OS/VS2 solved some of those issues and enhanced paging and swapping greatly.

> spooling. IBM OS/VS1 had a terrible spooling algorithm, and VM370 worked
> much better (with a few custom patches). This was crazy because it was
> double spooling.

I worked with one of the developers of HASP at NASA... basically kept IBM from
being kicked out of NASA and saved the corporate bacon. ... When at Amoco,
we had a project to back out the over 16,000 documented patches from VM when
IBM started closing down their assembler source (they still provided the SPL but
no compiler :)

Some IBM mainframes had firmware assist for
> VM370/OS/VS1.

I though it was interesting finding a terminal (3270 style) built INSIDE some of
the 3xxx generation mainframes.  Looking over the IBM SEs shoulder, we were
able to help them with the VM commands when they had problems (but that was
very seldom).  The single chip mainframe was a reality then, but it was still
chilled water cooled and took LOTS of power in the day.

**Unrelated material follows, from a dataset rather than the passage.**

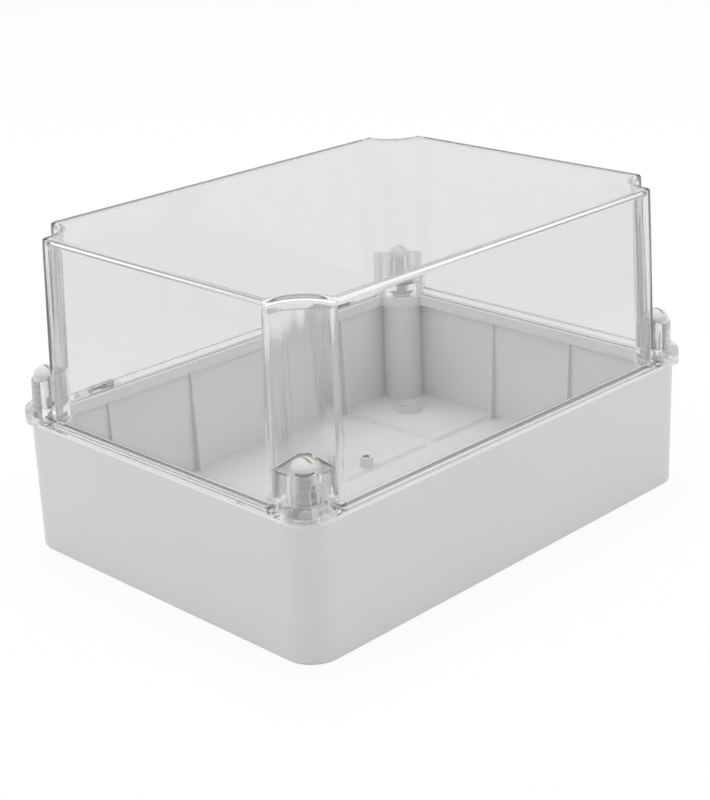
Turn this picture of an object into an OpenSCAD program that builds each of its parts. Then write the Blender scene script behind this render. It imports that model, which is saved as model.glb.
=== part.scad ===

There were some other interesting tricks. Our software had
> been migrated from Burroughs MCP that had dynamic drive allocation. When
> a job needed a tape drive it requested it. On IBM's OS/VS1 this was not
> possible. Tape drives for a job step had to be allocated upon initiation
> of the job step. What we did on VM370 was to allocate more logical
> drives than physical, so for instance, if we needed 6 tapes during a job
> step, we allocated 6 drives, then when a program opened a tape, the
> operator could simply reassign.

At Amoco they wrote their own tape library system.  When we "decoupled" TLS
from our internals modifications it was harder to use.  But except for reading
seismic data and doing backups we had little tape use (but seismic lines
would run hundreds of tapes for a single line)

i have to admit when our data center was closed down, I made a 'last walk' down
the length of the mainframe computer room.  So much time, so much effort,
so much money, so many missed times with the family for the 'corporate good'. :(

Moved on to Unix (solaris at the time), helped build data centers for other
companies.  Still hard work, but I missed (and still miss) the mainframes.
They were my 'techno babies'.

>
> --
> Jerry Feldman <gaf at blu.org>
> Boston Linux and Unix
> PGP key id:3BC1EB90
> PGP Key fingerprint: 49E2 C52A FC5A A31F 8D66 ?C0AF 7CEA 30FC 3BC1 EB90
>
>

I'm basically retire, but I need to go do something useful for a while ...
Thanks for the walk down memory lane.